> Records for this task:
────────

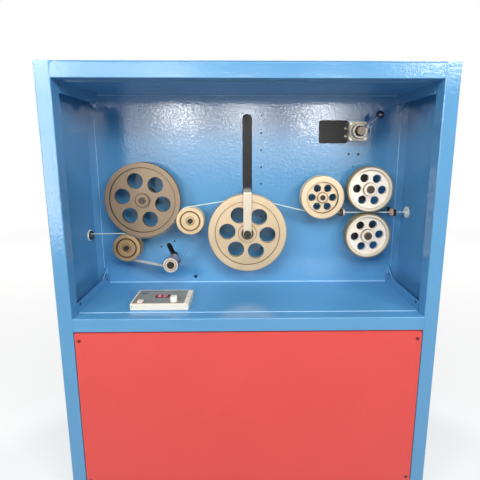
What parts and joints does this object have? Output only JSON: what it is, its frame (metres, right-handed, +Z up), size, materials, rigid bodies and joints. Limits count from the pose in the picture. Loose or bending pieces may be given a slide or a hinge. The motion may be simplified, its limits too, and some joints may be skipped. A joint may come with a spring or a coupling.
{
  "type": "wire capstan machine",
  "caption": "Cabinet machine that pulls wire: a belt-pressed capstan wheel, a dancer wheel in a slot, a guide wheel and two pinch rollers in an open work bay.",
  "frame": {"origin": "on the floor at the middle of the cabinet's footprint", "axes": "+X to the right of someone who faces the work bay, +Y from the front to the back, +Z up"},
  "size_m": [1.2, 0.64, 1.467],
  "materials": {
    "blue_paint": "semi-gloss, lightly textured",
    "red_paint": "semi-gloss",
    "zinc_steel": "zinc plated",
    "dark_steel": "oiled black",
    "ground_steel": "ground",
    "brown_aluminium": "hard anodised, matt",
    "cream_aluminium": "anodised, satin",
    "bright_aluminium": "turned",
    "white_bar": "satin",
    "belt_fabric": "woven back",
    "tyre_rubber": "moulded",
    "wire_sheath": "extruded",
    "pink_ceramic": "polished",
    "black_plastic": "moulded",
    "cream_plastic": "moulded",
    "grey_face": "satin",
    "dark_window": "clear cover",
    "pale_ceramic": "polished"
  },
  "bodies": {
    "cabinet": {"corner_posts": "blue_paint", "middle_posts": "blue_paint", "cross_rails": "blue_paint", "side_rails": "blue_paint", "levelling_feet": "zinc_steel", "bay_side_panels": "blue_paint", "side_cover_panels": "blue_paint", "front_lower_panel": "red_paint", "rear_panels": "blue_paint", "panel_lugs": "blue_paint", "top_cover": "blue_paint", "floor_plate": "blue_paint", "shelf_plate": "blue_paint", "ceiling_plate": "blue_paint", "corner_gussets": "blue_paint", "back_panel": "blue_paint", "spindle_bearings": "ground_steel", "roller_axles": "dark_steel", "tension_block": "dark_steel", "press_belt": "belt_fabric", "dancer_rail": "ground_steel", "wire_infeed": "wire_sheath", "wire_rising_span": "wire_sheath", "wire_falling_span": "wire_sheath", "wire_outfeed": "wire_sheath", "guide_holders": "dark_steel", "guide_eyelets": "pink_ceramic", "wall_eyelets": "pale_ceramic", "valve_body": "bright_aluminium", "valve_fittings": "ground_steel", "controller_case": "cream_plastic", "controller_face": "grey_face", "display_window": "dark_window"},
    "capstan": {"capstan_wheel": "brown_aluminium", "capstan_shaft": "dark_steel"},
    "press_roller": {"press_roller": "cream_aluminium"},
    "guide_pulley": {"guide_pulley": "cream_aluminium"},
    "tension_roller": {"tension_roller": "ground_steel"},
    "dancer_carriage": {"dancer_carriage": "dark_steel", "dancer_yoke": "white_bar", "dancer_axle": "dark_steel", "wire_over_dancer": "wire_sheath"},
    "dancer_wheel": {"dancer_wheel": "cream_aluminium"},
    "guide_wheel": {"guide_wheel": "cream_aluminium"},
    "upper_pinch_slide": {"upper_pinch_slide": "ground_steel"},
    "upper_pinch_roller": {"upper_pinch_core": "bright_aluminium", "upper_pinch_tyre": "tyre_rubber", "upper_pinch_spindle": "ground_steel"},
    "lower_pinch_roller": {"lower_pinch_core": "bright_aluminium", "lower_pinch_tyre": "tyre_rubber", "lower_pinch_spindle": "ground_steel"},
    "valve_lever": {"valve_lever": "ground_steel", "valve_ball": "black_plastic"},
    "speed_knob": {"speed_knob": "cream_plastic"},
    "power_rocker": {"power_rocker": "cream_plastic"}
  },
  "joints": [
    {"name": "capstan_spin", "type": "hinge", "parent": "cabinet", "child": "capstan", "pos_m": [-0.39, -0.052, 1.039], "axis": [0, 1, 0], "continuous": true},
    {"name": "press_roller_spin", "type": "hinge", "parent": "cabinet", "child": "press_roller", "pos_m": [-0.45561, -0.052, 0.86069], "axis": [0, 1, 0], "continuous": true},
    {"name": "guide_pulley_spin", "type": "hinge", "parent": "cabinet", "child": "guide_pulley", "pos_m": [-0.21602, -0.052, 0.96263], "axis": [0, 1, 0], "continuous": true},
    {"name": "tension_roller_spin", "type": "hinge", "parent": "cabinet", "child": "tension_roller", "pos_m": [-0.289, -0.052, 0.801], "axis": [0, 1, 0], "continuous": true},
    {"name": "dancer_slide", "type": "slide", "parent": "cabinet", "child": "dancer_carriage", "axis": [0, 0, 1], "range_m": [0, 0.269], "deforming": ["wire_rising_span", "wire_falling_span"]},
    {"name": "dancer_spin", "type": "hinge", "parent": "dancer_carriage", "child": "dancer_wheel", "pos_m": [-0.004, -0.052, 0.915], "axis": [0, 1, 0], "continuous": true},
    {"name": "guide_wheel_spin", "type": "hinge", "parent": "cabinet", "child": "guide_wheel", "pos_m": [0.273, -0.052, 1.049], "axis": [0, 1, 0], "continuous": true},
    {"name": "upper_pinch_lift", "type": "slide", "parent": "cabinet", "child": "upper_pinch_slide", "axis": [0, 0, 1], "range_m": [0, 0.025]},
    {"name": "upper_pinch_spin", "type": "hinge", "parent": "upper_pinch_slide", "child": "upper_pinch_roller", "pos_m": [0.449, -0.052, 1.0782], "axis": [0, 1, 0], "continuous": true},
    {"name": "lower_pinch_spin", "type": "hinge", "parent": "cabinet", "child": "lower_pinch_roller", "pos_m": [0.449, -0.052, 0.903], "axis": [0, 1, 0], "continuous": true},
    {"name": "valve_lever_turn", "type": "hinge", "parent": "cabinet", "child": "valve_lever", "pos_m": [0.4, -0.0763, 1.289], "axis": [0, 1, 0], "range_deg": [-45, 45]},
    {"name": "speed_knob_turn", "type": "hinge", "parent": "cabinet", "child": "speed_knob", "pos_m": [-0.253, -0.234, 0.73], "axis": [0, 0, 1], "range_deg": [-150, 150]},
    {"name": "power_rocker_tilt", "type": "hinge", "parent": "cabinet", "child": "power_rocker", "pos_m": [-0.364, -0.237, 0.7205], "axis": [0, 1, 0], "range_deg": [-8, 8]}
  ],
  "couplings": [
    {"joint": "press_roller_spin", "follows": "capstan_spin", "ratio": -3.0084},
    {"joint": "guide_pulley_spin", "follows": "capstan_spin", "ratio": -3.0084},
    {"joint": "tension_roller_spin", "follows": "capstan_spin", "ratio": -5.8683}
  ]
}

────────

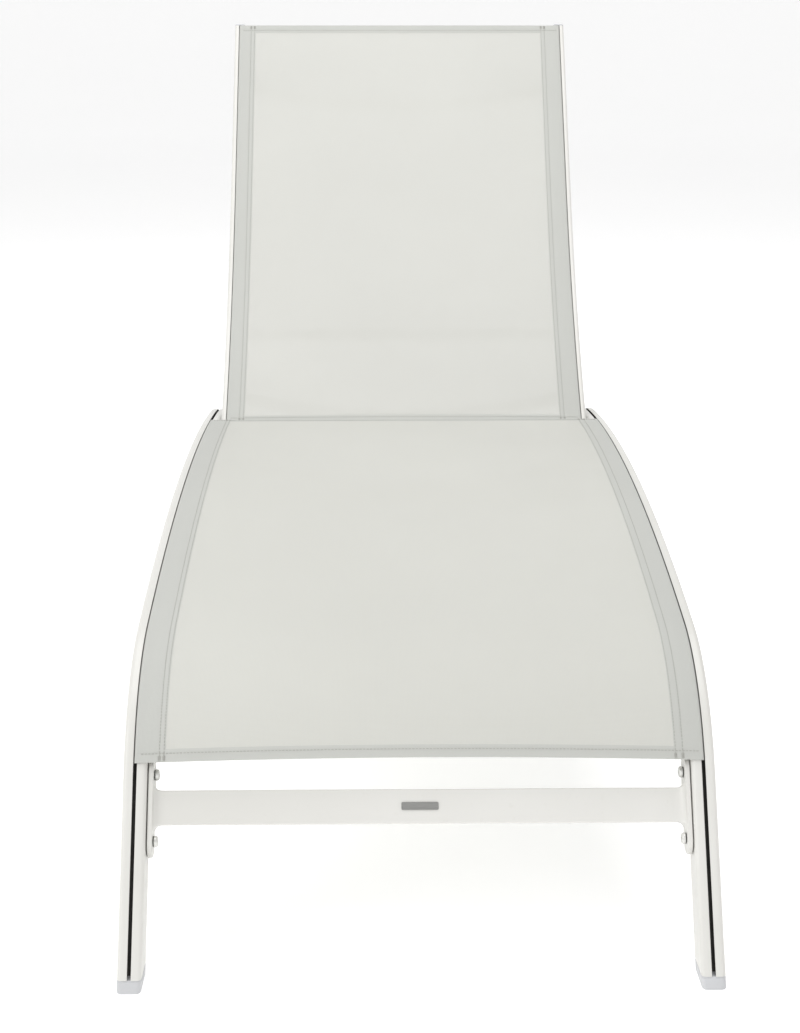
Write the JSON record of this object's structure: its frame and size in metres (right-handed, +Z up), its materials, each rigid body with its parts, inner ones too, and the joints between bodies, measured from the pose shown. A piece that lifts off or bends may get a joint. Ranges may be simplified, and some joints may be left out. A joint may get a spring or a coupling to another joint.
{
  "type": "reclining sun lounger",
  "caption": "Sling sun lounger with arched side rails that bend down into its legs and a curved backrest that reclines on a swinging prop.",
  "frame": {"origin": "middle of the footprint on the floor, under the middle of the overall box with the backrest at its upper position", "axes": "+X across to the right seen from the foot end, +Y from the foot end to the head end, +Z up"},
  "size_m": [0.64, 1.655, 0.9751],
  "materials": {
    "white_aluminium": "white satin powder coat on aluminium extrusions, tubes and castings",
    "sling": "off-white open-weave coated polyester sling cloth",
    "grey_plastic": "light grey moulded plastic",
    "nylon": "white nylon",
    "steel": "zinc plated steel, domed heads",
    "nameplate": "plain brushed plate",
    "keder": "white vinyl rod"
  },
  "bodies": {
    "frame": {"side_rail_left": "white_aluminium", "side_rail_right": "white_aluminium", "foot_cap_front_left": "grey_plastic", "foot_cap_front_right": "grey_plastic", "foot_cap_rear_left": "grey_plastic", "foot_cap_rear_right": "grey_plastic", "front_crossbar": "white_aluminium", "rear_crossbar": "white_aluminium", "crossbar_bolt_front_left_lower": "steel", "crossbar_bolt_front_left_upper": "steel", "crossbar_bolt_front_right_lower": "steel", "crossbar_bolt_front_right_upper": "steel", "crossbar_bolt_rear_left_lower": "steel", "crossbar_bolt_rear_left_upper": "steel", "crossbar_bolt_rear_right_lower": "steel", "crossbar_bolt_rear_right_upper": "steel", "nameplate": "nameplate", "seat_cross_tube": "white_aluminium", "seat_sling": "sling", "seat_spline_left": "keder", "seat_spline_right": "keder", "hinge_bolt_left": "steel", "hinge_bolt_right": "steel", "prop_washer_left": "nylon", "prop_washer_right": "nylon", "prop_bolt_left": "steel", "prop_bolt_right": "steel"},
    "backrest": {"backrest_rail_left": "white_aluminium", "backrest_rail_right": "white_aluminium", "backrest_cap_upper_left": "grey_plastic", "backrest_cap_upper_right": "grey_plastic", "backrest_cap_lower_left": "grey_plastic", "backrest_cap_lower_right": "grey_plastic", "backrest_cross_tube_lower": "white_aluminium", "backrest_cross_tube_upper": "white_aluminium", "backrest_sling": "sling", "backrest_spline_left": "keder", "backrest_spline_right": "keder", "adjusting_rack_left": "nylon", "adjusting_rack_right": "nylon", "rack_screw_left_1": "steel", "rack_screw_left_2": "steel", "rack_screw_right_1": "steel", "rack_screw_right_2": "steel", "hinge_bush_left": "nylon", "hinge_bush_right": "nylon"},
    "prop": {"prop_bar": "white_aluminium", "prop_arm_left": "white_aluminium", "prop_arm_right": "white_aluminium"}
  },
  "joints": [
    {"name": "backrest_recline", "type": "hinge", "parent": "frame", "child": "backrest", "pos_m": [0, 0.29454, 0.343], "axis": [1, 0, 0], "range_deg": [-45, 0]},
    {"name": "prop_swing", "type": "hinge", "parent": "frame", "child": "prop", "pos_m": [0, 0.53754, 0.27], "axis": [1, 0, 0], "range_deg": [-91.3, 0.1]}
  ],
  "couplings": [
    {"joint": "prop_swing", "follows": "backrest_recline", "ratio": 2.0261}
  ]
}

────────

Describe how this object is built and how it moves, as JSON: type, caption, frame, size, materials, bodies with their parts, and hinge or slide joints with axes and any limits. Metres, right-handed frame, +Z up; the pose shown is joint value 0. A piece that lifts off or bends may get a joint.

────────

> Exercise directions: Identify each line holding the string "caption", and copy it out.

> Result of the task:
  "caption": "Cabinet machine that pulls wire: a belt-pressed capstan wheel, a dancer wheel in a slot, a guide wheel and two pinch rollers in an open work bay.",
  "caption": "Sling sun lounger with arched side rails that bend down into its legs and a curved backrest that reclines on a swinging prop.",
Describe how this object is built and how it moves, as JSON: type, caption, frame, size, materials, bodies with their parts, and hinge or slide joints with axes and any limits. Metres, right-handed frame, +Z up; the pose shown is joint value 0. A piece that lifts off or bends may get a joint.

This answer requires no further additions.